* Begin DATA *

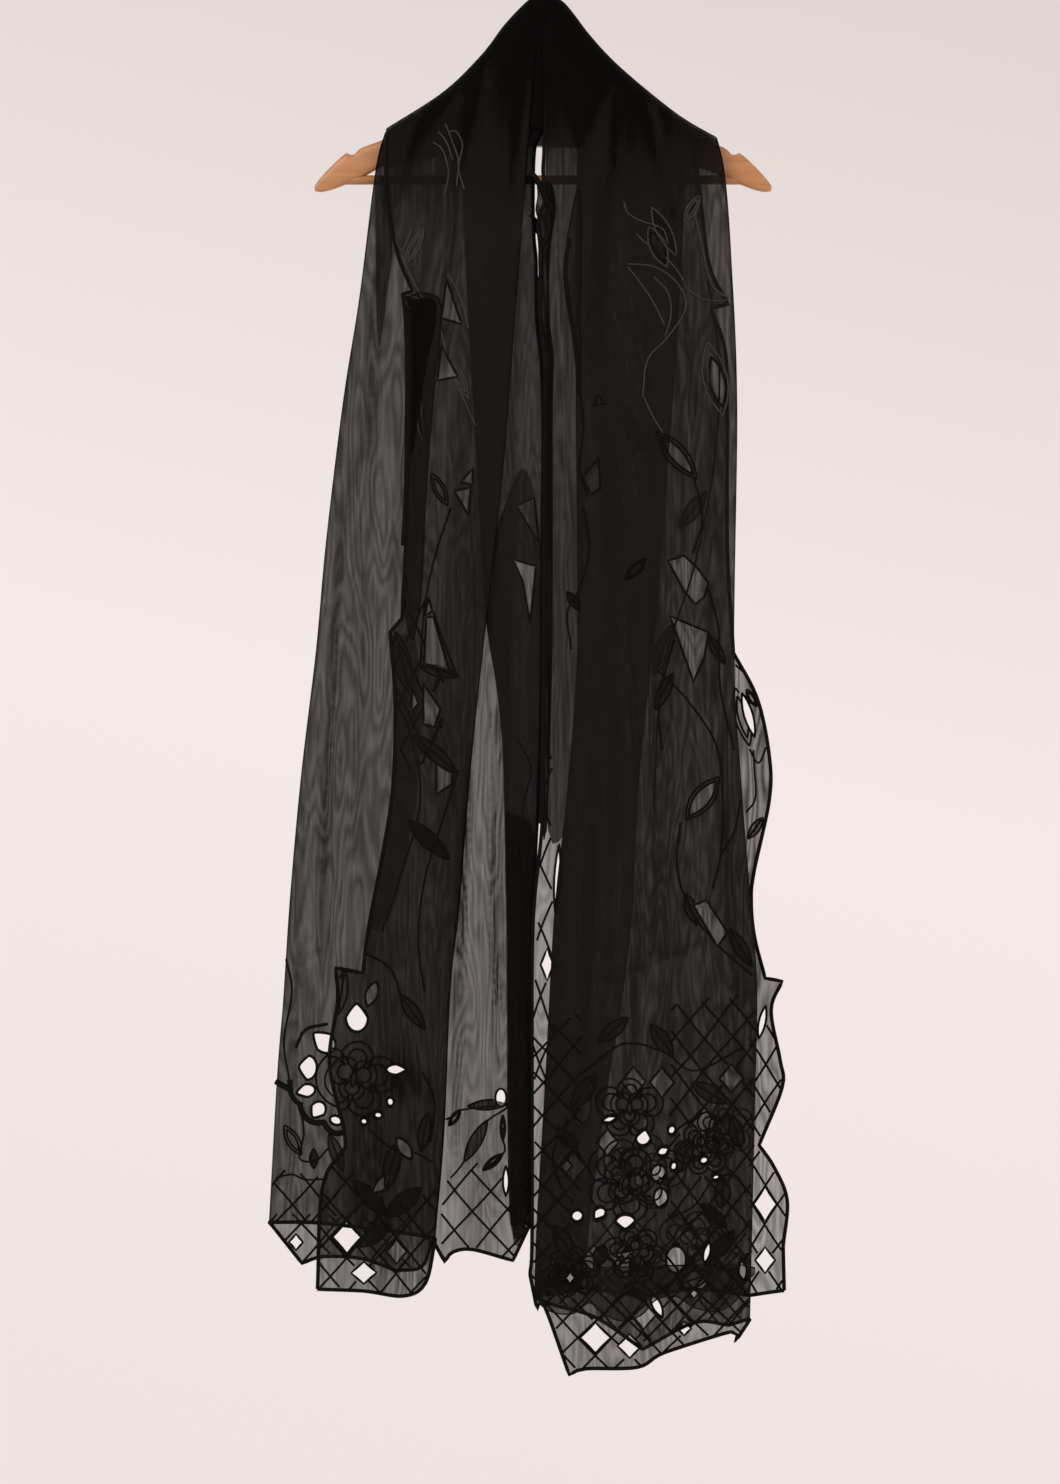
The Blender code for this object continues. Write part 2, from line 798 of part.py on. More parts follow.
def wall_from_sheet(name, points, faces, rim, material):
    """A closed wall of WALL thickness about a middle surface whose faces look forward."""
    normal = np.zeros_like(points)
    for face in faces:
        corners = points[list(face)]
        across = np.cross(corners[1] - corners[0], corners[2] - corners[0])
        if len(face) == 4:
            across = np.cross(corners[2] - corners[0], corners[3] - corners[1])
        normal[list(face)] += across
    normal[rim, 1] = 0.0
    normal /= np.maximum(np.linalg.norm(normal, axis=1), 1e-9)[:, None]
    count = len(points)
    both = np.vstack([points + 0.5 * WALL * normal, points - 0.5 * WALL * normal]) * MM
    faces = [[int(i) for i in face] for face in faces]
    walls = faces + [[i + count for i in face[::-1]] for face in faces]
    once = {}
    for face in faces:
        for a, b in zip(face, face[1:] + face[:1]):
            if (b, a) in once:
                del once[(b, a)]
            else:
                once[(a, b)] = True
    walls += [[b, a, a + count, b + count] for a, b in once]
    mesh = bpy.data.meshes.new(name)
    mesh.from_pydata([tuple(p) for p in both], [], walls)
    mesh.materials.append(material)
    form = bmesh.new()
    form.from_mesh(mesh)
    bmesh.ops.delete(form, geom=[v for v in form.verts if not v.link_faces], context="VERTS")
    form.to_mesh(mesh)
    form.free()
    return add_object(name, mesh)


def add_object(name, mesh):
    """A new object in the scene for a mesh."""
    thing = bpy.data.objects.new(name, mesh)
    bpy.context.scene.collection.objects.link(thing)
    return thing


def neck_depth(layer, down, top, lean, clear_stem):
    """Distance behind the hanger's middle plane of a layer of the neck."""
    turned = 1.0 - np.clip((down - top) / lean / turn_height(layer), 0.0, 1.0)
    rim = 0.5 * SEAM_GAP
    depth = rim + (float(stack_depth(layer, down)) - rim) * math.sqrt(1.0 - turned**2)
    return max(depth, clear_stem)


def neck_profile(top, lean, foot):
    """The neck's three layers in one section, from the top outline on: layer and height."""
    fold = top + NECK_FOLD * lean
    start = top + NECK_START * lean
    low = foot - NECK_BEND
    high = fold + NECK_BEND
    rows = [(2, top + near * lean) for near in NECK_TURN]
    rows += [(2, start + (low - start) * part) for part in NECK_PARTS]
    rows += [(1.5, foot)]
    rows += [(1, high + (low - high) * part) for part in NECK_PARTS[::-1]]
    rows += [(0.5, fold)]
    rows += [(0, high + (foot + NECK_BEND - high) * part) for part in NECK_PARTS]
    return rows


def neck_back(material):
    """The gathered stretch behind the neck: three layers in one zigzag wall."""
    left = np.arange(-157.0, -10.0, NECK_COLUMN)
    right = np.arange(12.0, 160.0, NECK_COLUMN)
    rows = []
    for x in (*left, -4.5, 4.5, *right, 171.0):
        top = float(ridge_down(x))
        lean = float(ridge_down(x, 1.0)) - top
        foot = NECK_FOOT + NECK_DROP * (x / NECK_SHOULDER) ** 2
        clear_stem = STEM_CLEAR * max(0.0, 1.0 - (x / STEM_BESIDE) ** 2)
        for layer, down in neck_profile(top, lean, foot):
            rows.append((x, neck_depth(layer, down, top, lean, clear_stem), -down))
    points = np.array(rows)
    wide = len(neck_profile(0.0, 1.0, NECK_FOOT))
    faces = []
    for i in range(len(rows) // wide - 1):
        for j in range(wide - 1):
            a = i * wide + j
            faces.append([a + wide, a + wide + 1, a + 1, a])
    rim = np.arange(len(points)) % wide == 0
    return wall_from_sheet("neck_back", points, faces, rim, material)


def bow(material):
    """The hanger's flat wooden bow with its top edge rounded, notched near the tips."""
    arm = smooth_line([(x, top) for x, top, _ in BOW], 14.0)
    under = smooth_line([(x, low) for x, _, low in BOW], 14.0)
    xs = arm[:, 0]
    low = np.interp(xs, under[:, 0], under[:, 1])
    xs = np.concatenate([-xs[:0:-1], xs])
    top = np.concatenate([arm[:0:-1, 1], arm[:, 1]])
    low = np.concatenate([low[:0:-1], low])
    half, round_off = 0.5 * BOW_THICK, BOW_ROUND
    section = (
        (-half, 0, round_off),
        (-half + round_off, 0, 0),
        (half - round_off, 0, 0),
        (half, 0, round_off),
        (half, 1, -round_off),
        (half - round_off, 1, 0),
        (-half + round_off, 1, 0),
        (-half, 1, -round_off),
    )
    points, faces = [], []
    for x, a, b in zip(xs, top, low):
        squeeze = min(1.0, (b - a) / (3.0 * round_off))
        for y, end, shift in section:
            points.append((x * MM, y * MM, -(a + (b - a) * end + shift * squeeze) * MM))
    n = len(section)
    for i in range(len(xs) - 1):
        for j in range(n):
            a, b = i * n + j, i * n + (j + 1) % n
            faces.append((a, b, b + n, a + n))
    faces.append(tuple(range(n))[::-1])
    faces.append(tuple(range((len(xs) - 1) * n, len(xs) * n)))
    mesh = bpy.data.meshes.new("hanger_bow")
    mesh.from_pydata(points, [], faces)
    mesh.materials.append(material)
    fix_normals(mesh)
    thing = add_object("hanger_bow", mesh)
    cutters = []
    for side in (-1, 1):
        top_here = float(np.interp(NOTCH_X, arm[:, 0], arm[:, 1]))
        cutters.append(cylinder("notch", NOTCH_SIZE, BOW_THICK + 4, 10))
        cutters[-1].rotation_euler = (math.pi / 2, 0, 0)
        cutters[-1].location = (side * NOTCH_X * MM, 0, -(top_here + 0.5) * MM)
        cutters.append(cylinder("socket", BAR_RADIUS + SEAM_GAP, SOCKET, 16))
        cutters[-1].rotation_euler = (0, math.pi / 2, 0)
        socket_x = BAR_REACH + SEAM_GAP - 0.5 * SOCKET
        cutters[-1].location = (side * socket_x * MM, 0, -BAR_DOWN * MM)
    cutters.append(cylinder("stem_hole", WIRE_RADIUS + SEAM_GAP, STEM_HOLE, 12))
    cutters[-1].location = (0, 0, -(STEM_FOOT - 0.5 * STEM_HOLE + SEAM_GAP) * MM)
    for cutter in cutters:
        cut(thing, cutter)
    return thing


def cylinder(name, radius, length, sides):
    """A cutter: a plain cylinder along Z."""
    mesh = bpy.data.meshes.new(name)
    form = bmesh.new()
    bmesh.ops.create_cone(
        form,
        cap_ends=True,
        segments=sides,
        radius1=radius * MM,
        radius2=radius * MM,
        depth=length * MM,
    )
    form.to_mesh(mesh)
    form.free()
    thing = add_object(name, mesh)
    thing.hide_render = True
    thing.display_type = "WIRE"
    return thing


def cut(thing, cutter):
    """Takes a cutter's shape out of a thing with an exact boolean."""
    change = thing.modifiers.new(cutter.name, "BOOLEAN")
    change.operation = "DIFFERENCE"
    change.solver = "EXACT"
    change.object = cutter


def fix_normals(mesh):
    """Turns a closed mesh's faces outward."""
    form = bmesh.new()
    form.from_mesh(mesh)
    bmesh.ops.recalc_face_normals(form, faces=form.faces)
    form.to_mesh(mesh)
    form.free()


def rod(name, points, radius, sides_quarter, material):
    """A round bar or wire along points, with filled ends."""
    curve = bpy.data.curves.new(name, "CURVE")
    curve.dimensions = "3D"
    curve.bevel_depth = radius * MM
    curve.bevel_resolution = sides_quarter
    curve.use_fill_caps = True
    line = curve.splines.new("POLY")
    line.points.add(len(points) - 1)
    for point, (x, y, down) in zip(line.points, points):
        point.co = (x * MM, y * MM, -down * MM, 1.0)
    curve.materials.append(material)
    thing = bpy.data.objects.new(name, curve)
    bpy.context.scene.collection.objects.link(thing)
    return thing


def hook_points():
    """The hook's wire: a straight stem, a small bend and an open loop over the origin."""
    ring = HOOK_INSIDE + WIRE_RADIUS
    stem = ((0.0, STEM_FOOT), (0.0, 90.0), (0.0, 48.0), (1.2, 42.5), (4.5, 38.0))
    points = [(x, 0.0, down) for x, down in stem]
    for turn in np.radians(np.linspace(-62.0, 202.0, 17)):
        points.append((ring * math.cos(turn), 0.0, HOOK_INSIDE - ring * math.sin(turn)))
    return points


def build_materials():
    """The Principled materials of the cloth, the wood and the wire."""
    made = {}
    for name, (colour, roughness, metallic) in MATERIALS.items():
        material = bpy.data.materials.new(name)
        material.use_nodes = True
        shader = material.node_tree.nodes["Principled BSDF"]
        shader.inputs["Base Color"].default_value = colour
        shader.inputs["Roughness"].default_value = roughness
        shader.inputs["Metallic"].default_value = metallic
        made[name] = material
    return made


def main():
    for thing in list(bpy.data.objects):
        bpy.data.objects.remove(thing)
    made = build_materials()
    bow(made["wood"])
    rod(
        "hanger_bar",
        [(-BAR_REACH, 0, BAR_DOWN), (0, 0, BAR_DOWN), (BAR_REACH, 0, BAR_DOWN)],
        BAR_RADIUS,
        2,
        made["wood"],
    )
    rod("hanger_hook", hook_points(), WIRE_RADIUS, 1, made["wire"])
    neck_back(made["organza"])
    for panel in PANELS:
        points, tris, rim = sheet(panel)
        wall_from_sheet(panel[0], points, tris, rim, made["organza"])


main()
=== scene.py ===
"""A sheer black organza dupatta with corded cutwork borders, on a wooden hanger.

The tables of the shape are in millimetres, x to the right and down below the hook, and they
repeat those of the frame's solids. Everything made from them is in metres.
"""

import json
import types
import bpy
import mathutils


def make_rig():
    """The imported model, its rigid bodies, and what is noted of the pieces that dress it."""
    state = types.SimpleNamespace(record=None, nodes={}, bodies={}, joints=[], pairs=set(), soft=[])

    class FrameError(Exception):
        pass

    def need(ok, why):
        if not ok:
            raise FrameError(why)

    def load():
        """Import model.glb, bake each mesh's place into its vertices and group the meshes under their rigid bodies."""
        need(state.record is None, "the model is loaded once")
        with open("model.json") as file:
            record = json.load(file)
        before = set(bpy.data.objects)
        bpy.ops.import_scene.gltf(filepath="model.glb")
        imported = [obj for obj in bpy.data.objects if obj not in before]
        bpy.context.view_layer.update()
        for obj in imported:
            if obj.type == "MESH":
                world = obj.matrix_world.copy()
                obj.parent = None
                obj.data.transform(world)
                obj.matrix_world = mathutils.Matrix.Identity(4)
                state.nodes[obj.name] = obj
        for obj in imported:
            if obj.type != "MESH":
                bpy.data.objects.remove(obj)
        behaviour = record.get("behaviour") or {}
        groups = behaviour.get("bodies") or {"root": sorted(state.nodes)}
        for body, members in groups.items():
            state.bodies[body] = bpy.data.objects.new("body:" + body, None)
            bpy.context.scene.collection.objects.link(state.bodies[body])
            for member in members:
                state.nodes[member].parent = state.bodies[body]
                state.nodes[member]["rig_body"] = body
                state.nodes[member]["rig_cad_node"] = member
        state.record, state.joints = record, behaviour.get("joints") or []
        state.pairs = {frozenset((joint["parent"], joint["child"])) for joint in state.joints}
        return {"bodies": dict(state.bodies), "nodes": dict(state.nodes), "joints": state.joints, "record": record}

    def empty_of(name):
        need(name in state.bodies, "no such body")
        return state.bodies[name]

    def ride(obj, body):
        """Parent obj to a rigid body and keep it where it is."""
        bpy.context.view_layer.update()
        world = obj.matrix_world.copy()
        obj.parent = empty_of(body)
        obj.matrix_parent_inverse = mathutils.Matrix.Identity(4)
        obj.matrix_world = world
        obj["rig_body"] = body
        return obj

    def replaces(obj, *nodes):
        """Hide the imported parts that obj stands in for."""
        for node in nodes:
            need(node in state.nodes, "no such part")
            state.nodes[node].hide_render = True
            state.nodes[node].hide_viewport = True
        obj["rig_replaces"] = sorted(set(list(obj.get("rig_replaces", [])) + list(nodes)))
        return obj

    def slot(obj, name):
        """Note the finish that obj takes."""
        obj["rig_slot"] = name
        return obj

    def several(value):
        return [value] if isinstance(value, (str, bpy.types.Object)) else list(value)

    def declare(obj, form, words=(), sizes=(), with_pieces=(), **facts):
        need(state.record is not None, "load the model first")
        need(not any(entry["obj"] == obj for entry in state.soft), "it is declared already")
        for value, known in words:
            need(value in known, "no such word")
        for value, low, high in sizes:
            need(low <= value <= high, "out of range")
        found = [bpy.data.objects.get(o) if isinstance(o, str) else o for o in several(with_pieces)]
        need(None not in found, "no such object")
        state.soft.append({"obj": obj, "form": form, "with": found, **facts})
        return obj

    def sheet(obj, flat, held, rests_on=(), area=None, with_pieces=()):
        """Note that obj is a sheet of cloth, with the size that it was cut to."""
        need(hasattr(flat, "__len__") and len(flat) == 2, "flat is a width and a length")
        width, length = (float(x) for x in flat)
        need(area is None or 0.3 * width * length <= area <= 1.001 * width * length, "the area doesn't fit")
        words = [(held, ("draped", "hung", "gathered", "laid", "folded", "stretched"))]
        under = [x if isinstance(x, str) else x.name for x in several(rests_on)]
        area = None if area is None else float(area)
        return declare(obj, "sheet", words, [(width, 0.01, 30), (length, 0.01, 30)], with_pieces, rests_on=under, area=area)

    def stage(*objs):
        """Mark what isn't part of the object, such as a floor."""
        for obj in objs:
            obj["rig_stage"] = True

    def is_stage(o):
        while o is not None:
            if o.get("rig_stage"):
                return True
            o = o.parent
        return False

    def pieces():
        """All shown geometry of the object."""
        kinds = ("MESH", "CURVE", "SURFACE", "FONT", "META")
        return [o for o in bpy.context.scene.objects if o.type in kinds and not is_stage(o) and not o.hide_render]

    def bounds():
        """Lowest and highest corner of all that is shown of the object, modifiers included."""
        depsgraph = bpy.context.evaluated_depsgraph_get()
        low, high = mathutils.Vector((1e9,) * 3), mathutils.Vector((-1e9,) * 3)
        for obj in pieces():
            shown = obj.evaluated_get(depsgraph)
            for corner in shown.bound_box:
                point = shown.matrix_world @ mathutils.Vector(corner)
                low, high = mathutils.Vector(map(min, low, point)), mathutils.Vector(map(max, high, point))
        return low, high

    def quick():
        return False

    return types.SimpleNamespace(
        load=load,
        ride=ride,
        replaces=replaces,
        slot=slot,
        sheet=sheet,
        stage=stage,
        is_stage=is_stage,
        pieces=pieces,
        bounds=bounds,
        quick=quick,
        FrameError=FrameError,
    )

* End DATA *

#### PROBLEM:
Find every line that holds "groups" and copy it.

#### RESULT FOR THIS EXERCISE:
        groups = behaviour.get("bodies") or {"root": sorted(state.nodes)}
        for body, members in groups.items():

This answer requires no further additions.